[Objective] Please give the listing again, word for word, with nothing left out.

[Data provided]
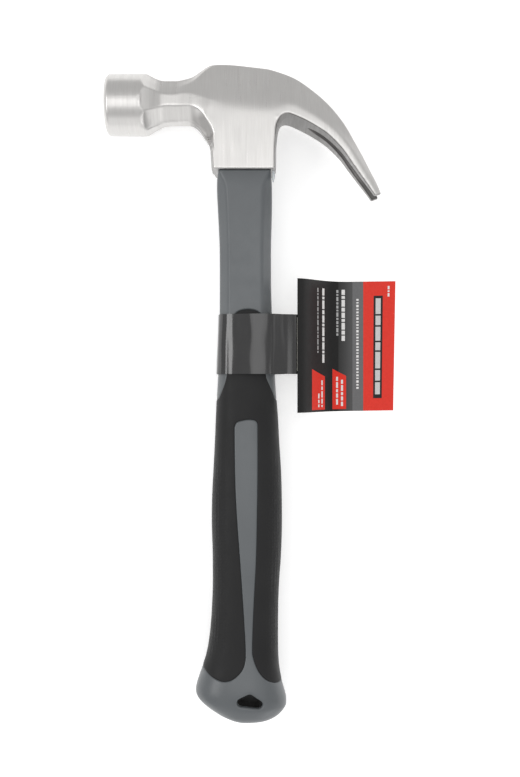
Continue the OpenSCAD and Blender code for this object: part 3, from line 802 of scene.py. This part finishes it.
def make_handle():
    step = 0.5
    curves = []
    for base in (TOP, LOW):
        dense = resample(crom(np.array(base), 12), 0.3)
        t = trim(to_aq(dense))
        curves.append(resample(t, step))
    # the hole, as a closed loop in the flattened surface
    ho = np.array([(a, q) for a, q, _ in to_aq(resample(hole_outline(), 0.25, True))])
    hole = resample(ho, 0.42, True)
    if np.sum(hole[:, 0] * np.roll(hole[:, 1], -1) - np.roll(hole[:, 0], -1) * hole[:, 1]) < 0:
        hole = hole[::-1]
    pts, edges = [], []

    def add_line(p, closed=False):
        s = len(pts)
        pts.extend([tuple(map(float, x)) for x in p])
        n = len(p)
        edges.extend([(s + i, s + i + 1) for i in range(n - 1)])
        if closed:
            edges.append((s + n - 1, s))

    for c in curves:
        add_line(c)
    add_line(hole, True)
    allc = np.vstack(curves + [hole])

    def scale_at(q):
        return np.interp(116 - q, (116 - QS), HALF) / HW

    def offset(c, d, closed=False):
        g = np.vstack([c[-1:], c, c[:1]]) if closed else np.vstack([c[:1], c, c[-1:]])
        s = scale_at(c[:, 1])
        t = g[2:] - g[:-2]
        t = t * np.stack([s, np.ones_like(s)], 1)
        t /= np.maximum(np.linalg.norm(t, axis=1, keepdims=True), 1e-9)
        nn = np.stack([-t[:, 1] / s, t[:, 0]], 1)
        return c + nn * d

    # distance in real mm from a flattened point to the drawn lines
    def near(p, c):
        s = scale_at(p[:, 1])
        d = np.full(len(p), 1e9)
        for i in range(0, len(c), 400):
            cc = c[i:i + 400]
            dd = ((p[:, None, 0] - cc[None, :, 0]) * s[:, None]) ** 2 + (p[:, None, 1] - cc[None, :, 1]) ** 2
            d = np.minimum(d, dd.min(1))
        return np.sqrt(d)

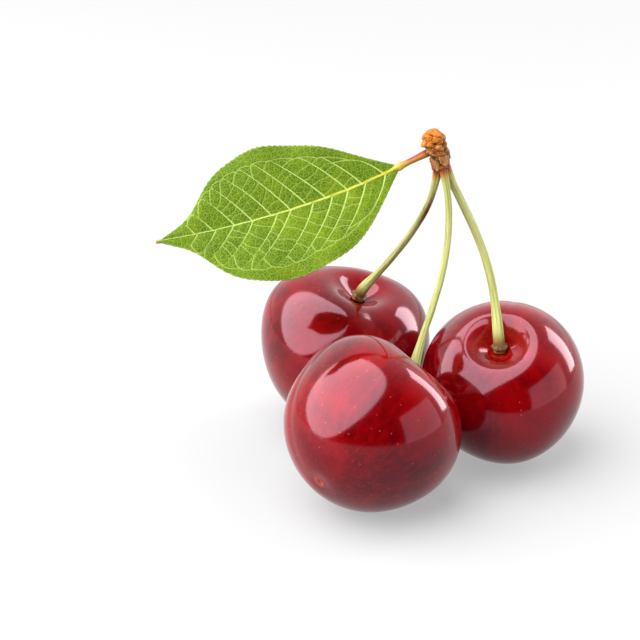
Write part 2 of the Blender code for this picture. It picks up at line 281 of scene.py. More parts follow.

[Answer to this problem]
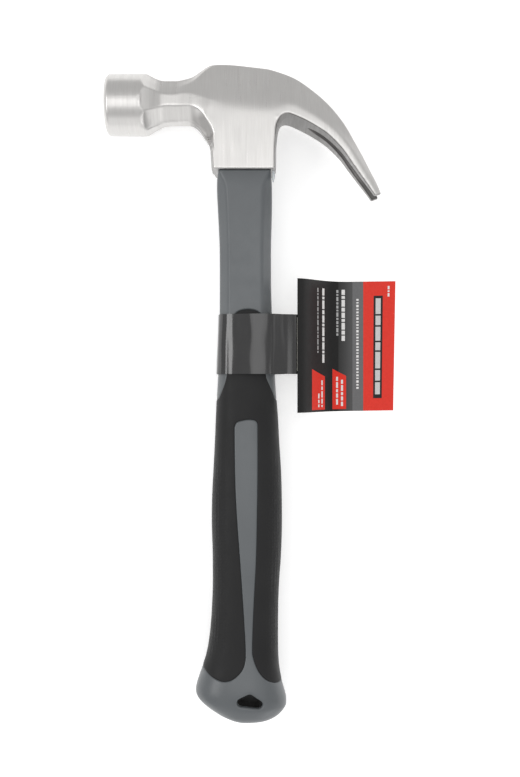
Continue the OpenSCAD and Blender code for this object: part 3, from line 802 of scene.py. This part finishes it.
def make_handle():
    step = 0.5
    curves = []
    for base in (TOP, LOW):
        dense = resample(crom(np.array(base), 12), 0.3)
        t = trim(to_aq(dense))
        curves.append(resample(t, step))
    # the hole, as a closed loop in the flattened surface
    ho = np.array([(a, q) for a, q, _ in to_aq(resample(hole_outline(), 0.25, True))])
    hole = resample(ho, 0.42, True)
    if np.sum(hole[:, 0] * np.roll(hole[:, 1], -1) - np.roll(hole[:, 0], -1) * hole[:, 1]) < 0:
        hole = hole[::-1]
    pts, edges = [], []

    def add_line(p, closed=False):
        s = len(pts)
        pts.extend([tuple(map(float, x)) for x in p])
        n = len(p)
        edges.extend([(s + i, s + i + 1) for i in range(n - 1)])
        if closed:
            edges.append((s + n - 1, s))

    for c in curves:
        add_line(c)
    add_line(hole, True)
    allc = np.vstack(curves + [hole])

    def scale_at(q):
        return np.interp(116 - q, (116 - QS), HALF) / HW

    def offset(c, d, closed=False):
        g = np.vstack([c[-1:], c, c[:1]]) if closed else np.vstack([c[:1], c, c[-1:]])
        s = scale_at(c[:, 1])
        t = g[2:] - g[:-2]
        t = t * np.stack([s, np.ones_like(s)], 1)
        t /= np.maximum(np.linalg.norm(t, axis=1, keepdims=True), 1e-9)
        nn = np.stack([-t[:, 1] / s, t[:, 0]], 1)
        return c + nn * d

    # distance in real mm from a flattened point to the drawn lines
    def near(p, c):
        s = scale_at(p[:, 1])
        d = np.full(len(p), 1e9)
        for i in range(0, len(c), 400):
            cc = c[i:i + 400]
            dd = ((p[:, None, 0] - cc[None, :, 0]) * s[:, None]) ** 2 + (p[:, None, 1] - cc[None, :, 1]) ** 2
            d = np.minimum(d, dd.min(1))
        return np.sqrt(d)

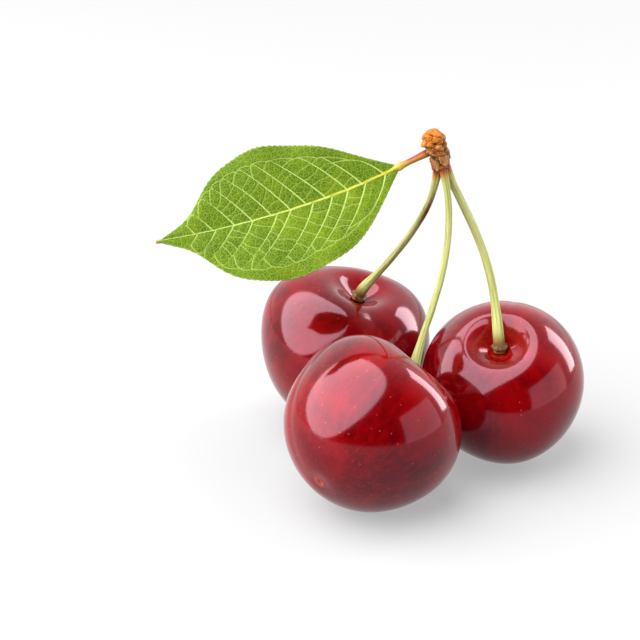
Write part 2 of the Blender code for this picture. It picks up at line 281 of scene.py. More parts follow.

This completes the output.